Ativista e vegana, Silvana criou a Agência de Notícias de Direitos Animais (ANDA). Quase sem investimento, ela se uniu a voluntários das mais diversas formações para colocar em pauta temas que, embora não fossem inéditos, permaneciam restritos a grupos muito pequenos de militantes e pesquisadores, tais como o veganismo e a senciência dos animais – isto é, a capacidade que eles possuem de perceber conscientemente tudo aquilo que os rodeia.
“A ANDA é uma organização não-governamental comprometida em disseminar conteúdo jornalístico voltado à defesa dos animais”, explica Silvana. “Temos lado e deixamos isso claro, mas estamos comprometidos com a verdade. Por isso, as apurações são realizadas com critério jornalístico. Não disseminamos fake news e os artigos de opinião são todos assinados”, esclarece a jornalista.
Papel formador
As mudanças mais profundas da sociedade acontecem de maneira sutil, quase imperceptível. Hábitos, palavras, posturas, atitudes – tudo é passível de transformação.

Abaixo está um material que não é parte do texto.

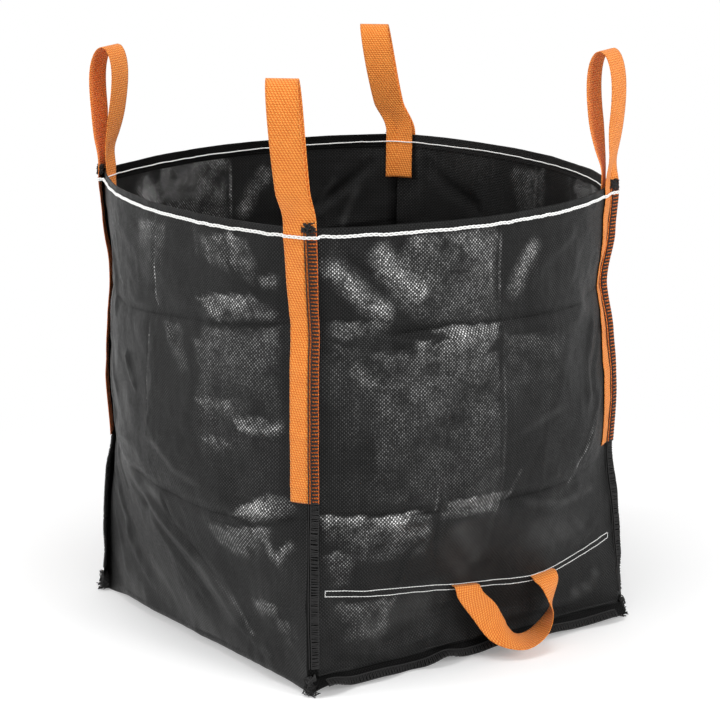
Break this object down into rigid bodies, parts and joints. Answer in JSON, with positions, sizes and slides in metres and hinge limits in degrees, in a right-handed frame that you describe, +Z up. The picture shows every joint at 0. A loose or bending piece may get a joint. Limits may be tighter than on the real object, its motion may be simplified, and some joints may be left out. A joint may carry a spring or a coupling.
{
  "type": "garden waste bag",
  "caption": "Open square garden waste bag of black woven cloth, with a tall orange webbing lifting loop at each corner and a tipping handle low on the front panel.",
  "frame": {"origin": "centre of the bounding box, at floor level", "axes": "+Z up, longest extent; -Y towards the front panel, which carries the tipping handle; +X towards the right wall"},
  "size_m": [0.6182, 0.6152, 0.756],
  "materials": {
    "black_woven_cloth": "semi-gloss woven plastic tape",
    "orange_webbing": "matte woven webbing",
    "white_thread": "matte sewing thread",
    "black_thread": "matte overlock thread"
  },
  "bodies": {
    "root": {"long_panel": "black_woven_cloth", "front_panel": "black_woven_cloth", "rear_panel": "black_woven_cloth", "lifting_loop_front": "orange_webbing", "lifting_loop_right": "orange_webbing", "lifting_loop_rear": "orange_webbing", "lifting_loop_left": "orange_webbing", "corner_overlock_front": "black_thread", "corner_overlock_right": "black_thread", "corner_overlock_rear": "black_thread", "corner_overlock_left": "black_thread", "tipping_handle": "orange_webbing", "handle_backing_strip": "orange_webbing", "band_stitch": "white_thread", "rim_stitch_outer": "white_thread", "rim_stitch_inner": "white_thread", "bottom_overlock_front": "black_thread", "bottom_overlock_rear": "black_thread"}
  },
  "joints": []
}
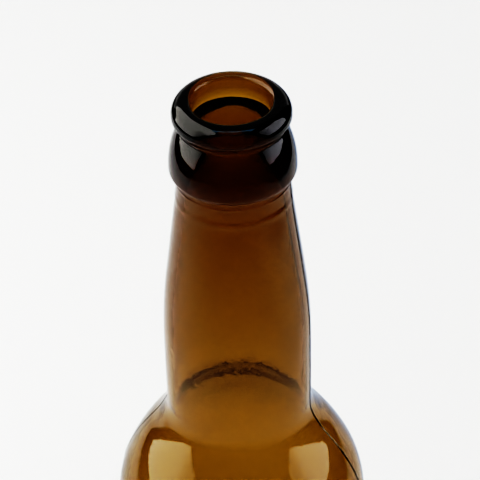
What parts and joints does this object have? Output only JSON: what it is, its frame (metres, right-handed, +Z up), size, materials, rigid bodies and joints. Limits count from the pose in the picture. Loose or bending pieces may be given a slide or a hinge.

No que se refere aos direitos dos animais, existe hoje uma razoável aceitação de que todos os seres vivos merecem ser tratados com respeito e dignidade; que infligir maus-tratos é inaceitável; e que os seres humanos devem zelar por outras formas de vida, e não simplesmente servir-se delas.
Tudo isso parece muito óbvio e simples. Mas, se voltarmos algumas décadas na História, encontraremos situações corriqueiras de crueldade.

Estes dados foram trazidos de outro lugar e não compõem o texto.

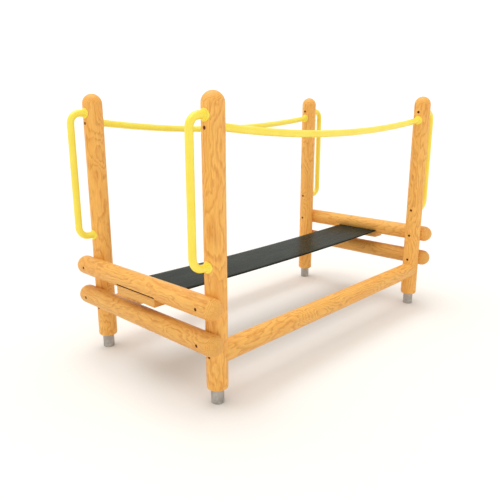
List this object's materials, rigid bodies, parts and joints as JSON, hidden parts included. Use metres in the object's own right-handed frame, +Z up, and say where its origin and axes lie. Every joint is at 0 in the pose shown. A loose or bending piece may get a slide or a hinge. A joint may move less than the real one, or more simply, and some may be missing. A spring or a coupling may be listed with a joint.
{
  "type": "playground belt bridge",
  "caption": "Playground belt bridge: round timber frame on steel feet, a rubber walking belt clamped under the end beams, tubular handrails and grab handles.",
  "frame": {"origin": "on the ground, under the middle of the bridge", "axes": "+X along the walkway from end a to end b, +Y to the left of someone who walks that way, +Z up"},
  "size_m": [2.5324, 1.31, 1.655],
  "materials": {
    "pine": "satin oiled",
    "yellow_coating": "gloss powder coat",
    "belt_rubber": "matt, fine grain",
    "galvanised_steel": "dull galvanised",
    "fastener_steel": "satin zinc",
    "cap_plastic": "matt"
  },
  "bodies": {
    "frame": {"batten_screws_a": "fastener_steel", "batten_screws_b": "fastener_steel", "batten_washers_a": "fastener_steel", "batten_washers_b": "fastener_steel", "beam_bolts_a": "fastener_steel", "beam_bolts_b": "fastener_steel", "beam_nuts_a": "fastener_steel", "beam_nuts_b": "fastener_steel", "belt_end_a": "belt_rubber", "belt_end_b": "belt_rubber", "clamp_batten_a": "pine", "clamp_batten_b": "pine", "foot_a_left": "galvanised_steel", "foot_a_right": "galvanised_steel", "foot_b_left": "galvanised_steel", "foot_b_right": "galvanised_steel", "grab_handle_a_left": "yellow_coating", "grab_handle_a_right": "yellow_coating", "grab_handle_b_left": "yellow_coating", "grab_handle_b_right": "yellow_coating", "handle_bolts_a": "fastener_steel", "handle_bolts_b": "fastener_steel", "handle_flanges_a": "yellow_coating", "handle_flanges_b": "yellow_coating", "handrail_bolts": "fastener_steel", "handrail_flanges": "yellow_coating", "handrail_left": "yellow_coating", "handrail_right": "yellow_coating", "inner_bolt_caps_a": "cap_plastic", "inner_bolt_caps_b": "cap_plastic", "lower_beam_a": "pine", "lower_beam_b": "pine", "outer_bolt_caps_a": "cap_plastic", "outer_bolt_caps_b": "cap_plastic", "post_a_left": "pine", "post_a_right": "pine", "post_b_left": "pine", "post_b_right": "pine", "side_rail_left": "pine", "side_rail_right": "pine", "side_rail_screws": "fastener_steel", "upper_beam_a": "pine", "upper_beam_b": "pine"},
    "belt_span_1": {"belt_span_1": "belt_rubber"},
    "belt_span_2": {"belt_span_2": "belt_rubber"},
    "belt_span_3": {"belt_span_3": "belt_rubber"},
    "belt_span_4": {"belt_span_4": "belt_rubber"},
    "belt_span_5": {"belt_span_5": "belt_rubber"},
    "belt_span_6": {"belt_span_6": "belt_rubber"},
    "belt_span_7": {"belt_span_7": "belt_rubber"},
    "belt_span_8": {"belt_span_8": "belt_rubber"},
    "belt_slip_b": {"belt_slip_b": "belt_rubber"}
  },
  "joints": [
    {"name": "belt_sag", "type": "hinge", "parent": "frame", "child": "belt_span_1", "pos_m": [-1.124, 0, 0.55], "axis": [0, 1, 0], "range_deg": [-1.3, 9], "stiffness_Nm_per_rad": 2000, "springref_deg": -1.12},
    {"name": "belt_bend_1", "type": "hinge", "parent": "belt_span_1", "child": "belt_span_2", "pos_m": [-0.843, 0, 0.54344], "axis": [0, 1, 0], "range_deg": [-2.58, 0.38]},
    {"name": "belt_bend_2", "type": "hinge", "parent": "belt_span_2", "child": "belt_span_3", "pos_m": [-0.562, 0, 0.53875], "axis": [0, 1, 0], "range_deg": [-2.58, 0.38]},
    {"name": "belt_bend_3", "type": "hinge", "parent": "belt_span_3", "child": "belt_span_4", "pos_m": [-0.281, 0, 0.53594], "axis": [0, 1, 0], "range_deg": [-2.58, 0.38]},
    {"name": "belt_bend_4", "type": "hinge", "parent": "belt_span_4", "child": "belt_span_5", "pos_m": [0, 0, 0.535], "axis": [0, 1, 0], "range_deg": [-2.58, 0.38]},
    {"name": "belt_bend_5", "type": "hinge", "parent": "belt_span_5", "child": "belt_span_6", "pos_m": [0.281, 0, 0.53594], "axis": [0, 1, 0], "range_deg": [-2.58, 0.38]},
    {"name": "belt_bend_6", "type": "hinge", "parent": "belt_span_6", "child": "belt_span_7", "pos_m": [0.562, 0, 0.53875], "axis": [0, 1, 0], "range_deg": [-2.58, 0.38]},
    {"name": "belt_bend_7", "type": "hinge", "parent": "belt_span_7", "child": "belt_span_8", "pos_m": [0.843, 0, 0.54344], "axis": [0, 1, 0], "range_deg": [-2.58, 0.38]},
    {"name": "belt_slip_bend", "type": "hinge", "parent": "belt_span_8", "child": "belt_slip_b", "pos_m": [1.124, 0, 0.55], "axis": [0, 1, 0], "range_deg": [-1.31, 9.01]}
  ],
  "couplings": [
    {"joint": "belt_bend_1", "follows": "belt_sag", "ratio": -0.28571},
    {"joint": "belt_bend_2", "follows": "belt_sag", "ratio": -0.28571},
    {"joint": "belt_bend_3", "follows": "belt_sag", "ratio": -0.28571},
    {"joint": "belt_bend_4", "follows": "belt_sag", "ratio": -0.28571},
    {"joint": "belt_bend_5", "follows": "belt_sag", "ratio": -0.28571},
    {"joint": "belt_bend_6", "follows": "belt_sag", "ratio": -0.28571},
    {"joint": "belt_bend_7", "follows": "belt_sag", "ratio": -0.28571},
    {"joint": "belt_slip_bend", "follows": "belt_sag", "ratio": 1}
  ]
}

Basta lembrar que, de 1973 até 2001, o Centro de Controle de Zoonoses (CCZ) de São Paulo executava diariamente, em uma câmara de descompressão, centenas de cães e gatos recolhidos nas ruas da capital paulista.
O pretexto era de que seria impossível controlar a superpopulação de cães e gatos sem proceder à matança em larga escala.
A sociedade civil organizada exigiu mudanças, e estas vieram. Hoje, o mesmo CCZ que foi sinônimo de sofrimento e morte durante décadas realiza festas de adoção de animais, e o Poder Público custeia cirurgias de esterilização para cães e gatos da população de baixa renda.
Não se pode dizer, claro, que a vida dos animais tenha se transformado em um mar de rosas. Mas é fato que eles são cada vez mais percebidos como seres sencientes.
Essa mudança de mentalidade tem tudo a ver com comunicação.
Neste sentido, a evolução das entidades brasileiras de defesa dos animais, a disseminação das redes sociais e a existência de uma agência de notícias como a ANDA exercem papel decisivo: “Eu me lembro de quando um grande jornal fez uma reportagem sobre o uso de animais em ensino e pesquisa e ouviu apenas o lado dos vivisseccionistas, sem dar vez e voz aos defensores dos animais”, comenta Silvana. “Entrei em contato com o jornalista responsável pela matéria e ele se surpreendeu ao descobrir que existia um ‘outro lado’ – isto é, o lado dos animais – nesse assunto”, ela recorda. “Hoje, seria impensável algum veículo de comunicação sério tratar de um tema como esse sem ouvir pelo menos uma ONG de protetores”.
Exemplos como este não faltam. A própria terminologia usada em relação aos animais tem sido modificada. “Cada vez mais, as pessoas estão conscientes de que se deve falar em ‘tutor’ e não em ‘dono’ de animal, porque este não é um objeto”, diz Silvana.
Hora de ir mais longe
Embora o core da ANDA seja a comunicação com a sociedade em geral, e com a imprensa em especial, a ONG também se dedica à judicialização e à realização de conferências e eventos culturais e esportivos.
“Procuramos atuar na raiz dos problemas”, conta Silvana. “Entramos, por exemplo, com ação na Justiça para impedir o embarque de gado vivo para o exterior, e recentemente atuamos em conjunto com uma ONG de São Roque para conseguir que a Justiça ordenasse a transferência do chimpanzé Black, que vivia isolado no Parque Zoológico Municipal ‘Quinzinho de Barros’, para o Santuário de Grandes Primatas, em Sorocaba”, declara.
Estes não foram os únicos casos em que a ANDA atuou e fez a diferença. Em dezenas de ocasiões, animais conseguiram adotantes ou reencontraram seus lares, praticantes de crueldade responderam judicialmente pelos seus atos e fatos importantes foram esclarecidos graças às mais de 100 mil matérias publicadas pela ANDA desde 2008.
Em 10 anos, Silvana foi muito além dos horizontes imaginados na época em que concebeu a ANDA. Hoje ela almeja ampliar a atuação da ONG, por meio da implementação de novas atividades: “Temos muitos projetos que pretendemos colocar em prática. Infelizmente, ainda não tivemos recursos suficientes para tirar as ideias do papel”.